In 2023, at the end of a long, arduous run as International champ, a run where he put himself up against every challenger, where he kicked off Dynamite week after week after week, where he ran his body to the ground, Cassidy crashed into the wall that was Jon Moxley. Through a fluke injury, Mox lost the title and Cassidy regained it from a third party, but a few months later, he had to face his demon again at Full Gear 2024. Cassidy didn't just survive, didn't just retain his title, he triumphed, showing Moxley and the world the strength within. 

It came at a cost. In pushing himself so far, Cassidy became someone he never wanted to be. That facade of apathy and sloth was yanked off of his face, shades broken and discarded. But it was over and he had won. 

That's not how wrestling works, though. The story never ends. Jon Moxley understands that better than anyone. He's not fighting for a single victory, for a single championship, for a single celebration. He claims to be trying to change the tides of time, the fate of the future. He's trying to shift  the path of history, to set the world turning back on its proper axis. If you are to believe him that is. Even if you don't, you can't deny that he understands the notion well enough to manipulate others, well enough to know the costs.

Time marched on. The fight was eternal. One year later, Cassidy was forced back into an even more untenable position. Moxley had turned his back on the fans and torn down AEW's heroes. Those that remained had nowhere else to turn than to a man with a good heart, who cared more than he'd ever admit, and who beat Moxley once before. Cassidy found his strength anew, led a charge, but ultimately came up short due to the numbers game and was left beaten, bullied, bleach poured down his throat.

So maybe some of his allies and friends saw Moxley for what he seemed to be as of late, a wounded animal, a man who had lost his way and was on the verge of losing so much more, but Cassidy couldn't help but see the monster that still lurked within. Instead of holding back, controlling the tempo, eliminating Moxley from the tournament and maybe from even more on top of that, he charged right in, unleashed ten count punch after ten count punch. He saw the Moxley of a year ago, of two years ago, the Moxley that he could be once again and he couldn't relent. Because of that, he wrestled Jon Moxley's match, played right to his strengths.

And Moxley well knew it. Cassidy held his own for long minutes, stayed in the fight.

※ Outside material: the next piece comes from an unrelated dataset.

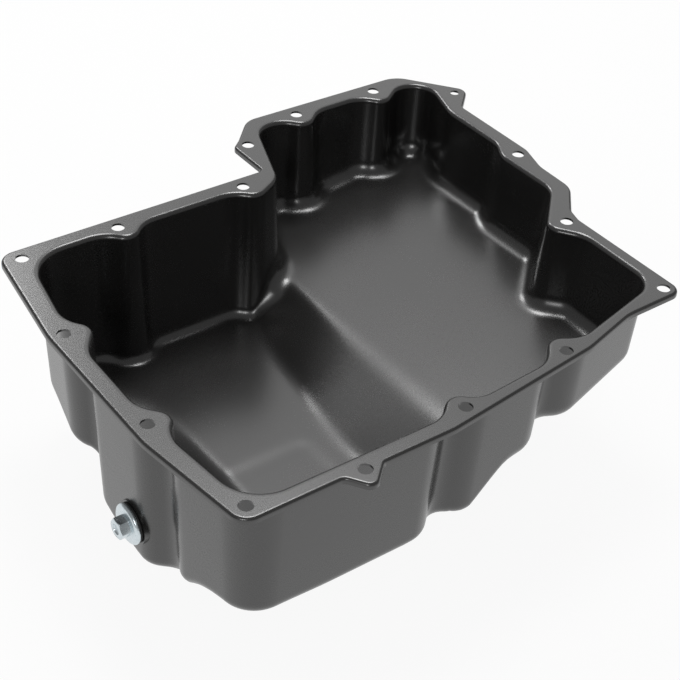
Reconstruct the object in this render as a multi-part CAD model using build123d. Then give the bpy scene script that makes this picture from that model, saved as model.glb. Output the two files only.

He was consumed by a fire within him, by the horror before him, by the trauma he carried, but he drew a panicked, fevered strength from it nonetheless. This was the Orange Cassidy of Jon Moxley's world, the one he had created, a fighter, a warrior, a berserker. 

It wasn't until Moxley berated him, yelled, put up a fit, because for all of his fighting, it wasn't enough for Mox, that Cassidy remembered who he truly was. By then, however, it was too late. Moxley escaped, drew Cassidy back outside the ring, back into his domain. Cassidy maintained an advantage on the outside, but now he was caught between two worlds, himself but not himself, able to see at the light of the end of the tunnel but dragged back into the darkness by his heel. 

He grasped at Moxley's damaged leg, but without his usual control, without the laser-focus of O'Reilly that had allowed Kyle to defeat Moxley. He hit Orange Punch after Orange Punch, but not a single one landed correctly. Despite appearances, he no longer had the inner balance to strike true. And, desperate himself, clinging to a false advantage that might have looked to the world to be the truest thing imaginable, he went for the leg one last time and was rolled up by Moxley for a relatively easy three. 

Despite his fear, Orange Cassidy stood up against the darkness he had known, a darkness in his heart, but in doing so, in charging forth when he should have laid back in wait, he played right into Jon Moxley's hands, as fortuitous an outcome as Mox could have hoped for, because he only had one hand left to play. 

But as Cassidy now knows all too well, the fight never ends. A wrestler's story can only end one way, when the heart, body, brain, and soul all break down too much to continue. Cassidy earned a respite, a moment to recover, to reevaluate what he had become and what he might still become. For Moxley, however, World's End is now before him. He's fallen so far, but by climbing back up by the skin of his teeth, he only has so much farther left to fall if he fails.